②画家の川上澄生は、明治三十五年頃のことを『明治少年懐古』に書いています。
「私は尋常(小学)二年の春に青山の長者丸(いまの青山南町)に引っ越したのであったが、右隣は牛乳屋であり、裏は水田をへだてて青山墓地であった。牛乳屋には牛舎があって乳牛が何頭かいた。牛舎に続いて牛達の運動場があった。……私は弟と一緒によく牛乳屋へ牛を見に行った。牛乳配達は家へ帰ると押切りで藁をざくざくと切っていた。それから大きな飼料桶に鋸屑のような感じのするふすまを入れ水を入れてかき廻し、牛の鼻先に置いて歩く。」
③正岡子規の『病状六尺』によると
「警視庁は衛生のためという理由をもって、東京の牛乳屋に牛舎の改築または移転を命じたそうな。そんなことをして牛乳屋をいじめるよりも、むしろ牛乳屋を保護してやって、東京の市民に今よりニ、三倍の牛乳飲用者ができるようにしてやったら、大いに衛生のためではあるまいか」(明治三十五年)。

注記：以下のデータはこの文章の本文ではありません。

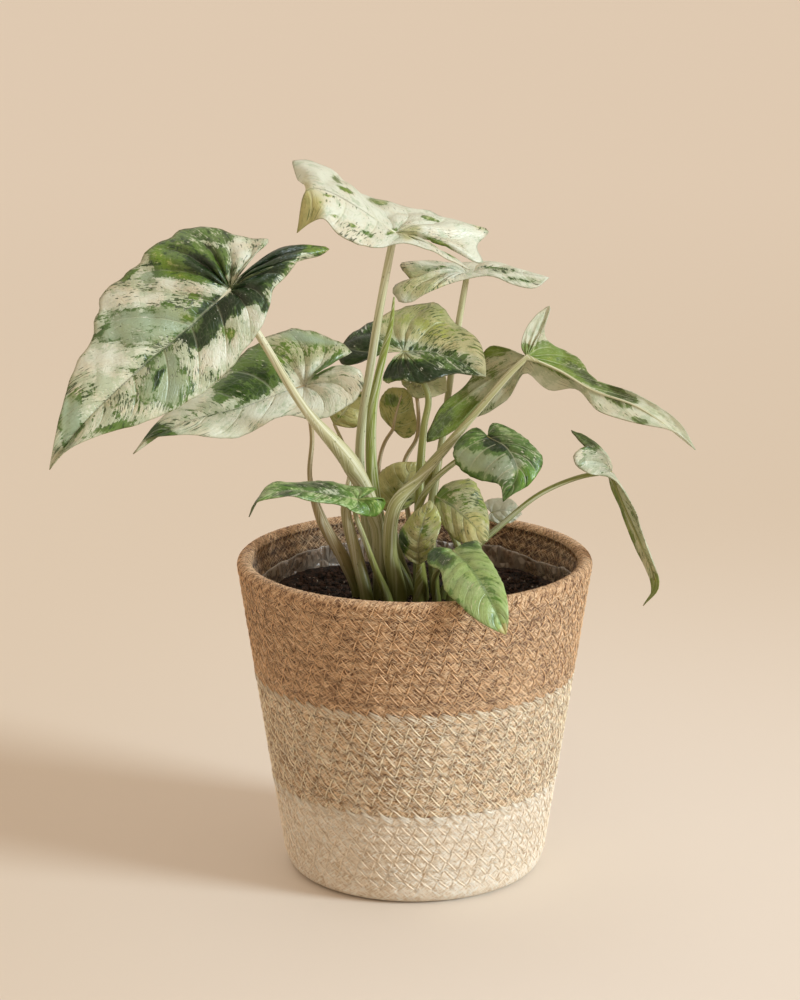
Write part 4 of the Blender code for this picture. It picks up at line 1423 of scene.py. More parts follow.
@dataclass(frozen=True)
class Basket:
    """The coiled rope basket in its three bands. A line of its wall holds a radius, a height and a painted
    shade.
    """

    height: float = 190.0 * MM
    top_radius: float = 104.2 * MM
    base_radius: float = 75.6 * MM
    wall: float = 7.0 * MM
    floor: float = 6.5 * MM
    corner: float = 10.0 * MM
    rim_radius: float = 4.2 * MM
    rim_arc: Steps = (172, 18)  # in degrees
    relief: float = 0.55 * MM
    closing: float = 0.14 * MM  # how far each band's edge reaches to meet its neighbour
    edge_bow: float = 0.75
    # Painted shade at the rounded foot, on the underside, and on the inner floor and face of the lowest band
    foot_shade: float = 0.3
    under_shade: float = 0.4
    inner_shade: float = 0.5
    stitch: float = 10.2 * MM
    stitch_rise: float = 1.3  # of a coil
    stitch_fall: float = 0.68  # how much of a stitch its long falling stroke takes
    stitch_dip: float = 0.8 * MM
    stitch_strokes: tuple[int, int] = (6, 4)  # thread points of the falling and of the rising stroke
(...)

いつも牛乳を愛飲していた子規、六尺のフトンも広すぎた病臥生活のせいもあって、新聞の伝えるニュースに腹だちがして仕方がなかったようです。
江戸時代が終わると、嶺岡牧は明治政府の管理に移りました。
その後、民間の会社や千葉県が土地を借りたり、払い下げを受けたりしながら管理に当たりましたが、明治44年現在の嶺岡乳牛研究所の広さのみを千葉県が管理するようになりました。
管理者が幾度となく変わりましたが、嶺岡牧は「乳牛改良の場」として、日本の酪農の発展に大きく貢献してきました。

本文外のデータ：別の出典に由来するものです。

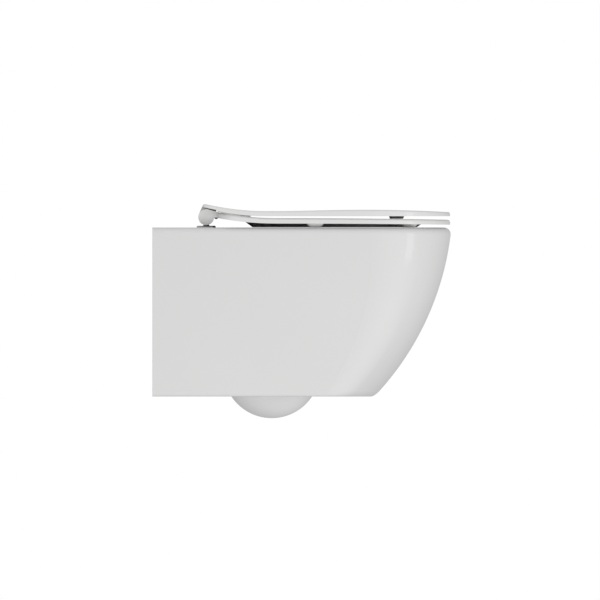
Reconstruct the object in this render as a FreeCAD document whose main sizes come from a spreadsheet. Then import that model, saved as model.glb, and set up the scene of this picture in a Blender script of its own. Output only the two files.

①明治新政府に所管が移る。明治2年(1869)馬387頭、牛122頭。
②明治6年、牛馬の伝染病日本各地に発生、嶺岡枚にも流行し、総数268頭のうち生き残ったもの24頭のみ。
③明治11年、近在の26ヵ村が中心となって設立した株式会社嶺岡牧が発足し、土地を借用し、再建を試みました。
④明治17年、同社は解散したため、農商務省に返還、千葉県の経営となりました。
⑤明治22年、近在の畜産家有志により嶺岡畜産株式会社が設立され、管理されました。この間外国から種牛を盛んに輸入しました。
⑥明治44年、同社は解散に際し、南房総市(旧丸山町)大井の30町歩を県に寄付し、残りは安房郡や諸村に売却しました。
大井には千葉県が種畜場嶺岡分場を設置、大正2年(1913)千葉県種畜場となり、昭和2年(1927)改称されて千葉県嶺岡種畜場を経て昭和38年(1963)5月に乳牛試験場、同じ年の7月に、現在の千葉県嶺岡乳牛研究所となり、県内外の酪農関係者の心のふるさとになっています。